In situ carbon nanonetwork structure based on MOF-derived carbon to manufacture ceramic composites: A case study of zirconia-toughened alumina

Highly robust ceramics materials are promising materials for applications in the automobile, aerospace, and ceramic cutting tool industries. However, conventional ceramics are typically brittle, which limits their suitability for advanced applications. In this study, with zeolite imidazolium salt skeleton-8 (ZIF-8) as a carbon source, discharge plasma sintering is used to create carbon nanonetworks derived from metal-organic frameworks (MOFs) in situ on the grain boundaries of zirconia-toughened alumina (ZTA) ceramic.
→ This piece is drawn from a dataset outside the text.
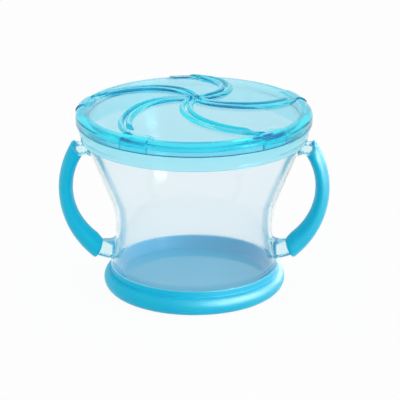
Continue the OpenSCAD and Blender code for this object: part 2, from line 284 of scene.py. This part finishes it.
def join_solid(target, extra):
    """Adds another closed mesh to the target's solid."""
    union = target.modifiers.new("union", "BOOLEAN")
    union.operation = "UNION"
    union.solver = "EXACT"
    union.object = extra
    bpy.context.view_layer.update()
    evaluated = target.evaluated_get(bpy.context.evaluated_depsgraph_get())
    mesh = bpy.data.meshes.new_from_object(evaluated)
    target.modifiers.clear()
    target.data = mesh
    bpy.data.objects.remove(extra)


# ---------------------------------------------------------------- bowl and foot

def below_waist(z, inset):
    """Radius of the bowl at a height below its waist, moved in by inset."""
    r = LOWER_CURVE_R + inset
    return WAIST_R - inset + r - math.sqrt(r * r - (WAIST_Z - z) ** 2)


def flank(inset, low_z):
    """Half section of the bowl's wall from low_z up to the neck, moved in by inset."""
    steps = 24
    points = []
    for i in range(steps + 1):
        z = low_z + (WAIST_Z - low_z) * i / steps
        points.append((below_waist(z, inset), z))
    r = UPPER_CURVE_R + inset
    dx = NECK_R - WAIST_R - r
    dz = NECK_Z - WAIST_Z
    last = math.pi - math.atan2(dz, dx) - math.acos(r / math.hypot(dx, dz))
    for i in range(1, steps + 1):
        a = last * i / steps
        points.append((WAIST_R - inset + r * (1 - math.cos(a)), WAIST_Z + r * math.sin(a)))
    corner = Vector((NECK_R - inset, NECK_Z))
    flare = (corner - Vector(points[-1])).normalized()
    top = corner + Vector((0, NECK_BLEND))
    return points + bend(corner - flare * NECK_BLEND, corner, top, 8)


def lip_r():
    """Radius of the foot's lip, from which the bowl's wall rises."""
    return below_waist(FOOT_TOP_Z, 0) + LIP_PROUD


def bowl_outline():
    """Half section of the bowl: underside, outer wall, rolled rim, inner wall and floor."""
    seat_r = lip_r() - LIP_T + BOND
    floor_z = FOOT_FLOOR + BOWL_FLOOR
    corner_r = seat_r - BOWL_WALL - BOWL_CORNER_R
    half_wall = BOWL_WALL / 2
    outside = rounded([(0.0, FOOT_FLOOR - BOND, 0), (seat_r, FOOT_FLOOR - BOND, 0.2),
                       (seat_r, FOOT_TOP_Z - BOND, 0)])
    outside += flank(0, FOOT_TOP_Z - BOND)
    rim = arc(NECK_R - half_wall, RIM_Z - half_wall, half_wall, half_wall, 0, 180, 12)
    inside = flank(BOWL_WALL, FOOT_TOP_Z + BOWL_WALL)[::-1]
    corner = arc(corner_r, floor_z + BOWL_CORNER_R, BOWL_CORNER_R, BOWL_CORNER_R, 0, -90, 12)
    return outside + rim + inside + corner + [(0.0, floor_z)]


def foot_outline():
    """Half section of the foot: recess, underside, roll, crease, lip and the bowl's seat."""
    crease_r = lip_r() - LIP_PROUD
    under_r = FOOT_R - FOOT_UNDER_W
    seat_r = lip_r() - LIP_T
    roll_w = FOOT_R - crease_r
    roll_h = FOOT_CREASE_Z - FOOT_WIDE_Z
    points = rounded([(0.0, RECESS_D, 0), (RECESS_R, RECESS_D, 0.6),
                      (RECESS_R + RECESS_D, 0.0, 0.6), (under_r, 0.0, 0)])
    points += arc(under_r, FOOT_WIDE_Z, FOOT_UNDER_W, FOOT_WIDE_Z, -90, 0, 16)[1:]
    points += arc(crease_r, FOOT_WIDE_Z, roll_w, roll_h, 0, FOOT_ROLL_END, 20)[1:]
    points += rounded([(points[-1][0], points[-1][1], 0), (crease_r, FOOT_CREASE_Z, 0.5),
                       (lip_r(), FOOT_TOP_Z, 0.4), (seat_r, FOOT_TOP_Z, 0.3),
                       (seat_r, FOOT_FLOOR, 0.3), (0.0, FOOT_FLOOR, 0)])[1:]
    return points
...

ZTA exhibits maximum bending strength (719 +/- 20.5 MPa) and fracture toughness (7.91 +/- 0.7 MPa m(1/2)) at MOF concentrations of 1.0 wt% and 2.0 wt%, respectively, which are 1.37 and 1.88 times higher than that of the unmodified sample. This demonstrates that the MOF-derived carbon nanonetworks significantly improve the mechanical properties of the ceramic. The finite element analysis results indicate that the carbon nanonetworks can effectively disperse the stress inside the material and transfer the concentrated stress from the internal defects to the two-phase grain boundary on the surface of the sample, thereby contributing to strengthening and toughening. Overall, this work validates that the in situ production of carbon nanonetworks from MOFs is an effective strategy to enhance the mechanical properties of ZTA ceramics. Moreover, it offers new approaches for reinforcing and toughening other ceramic materials.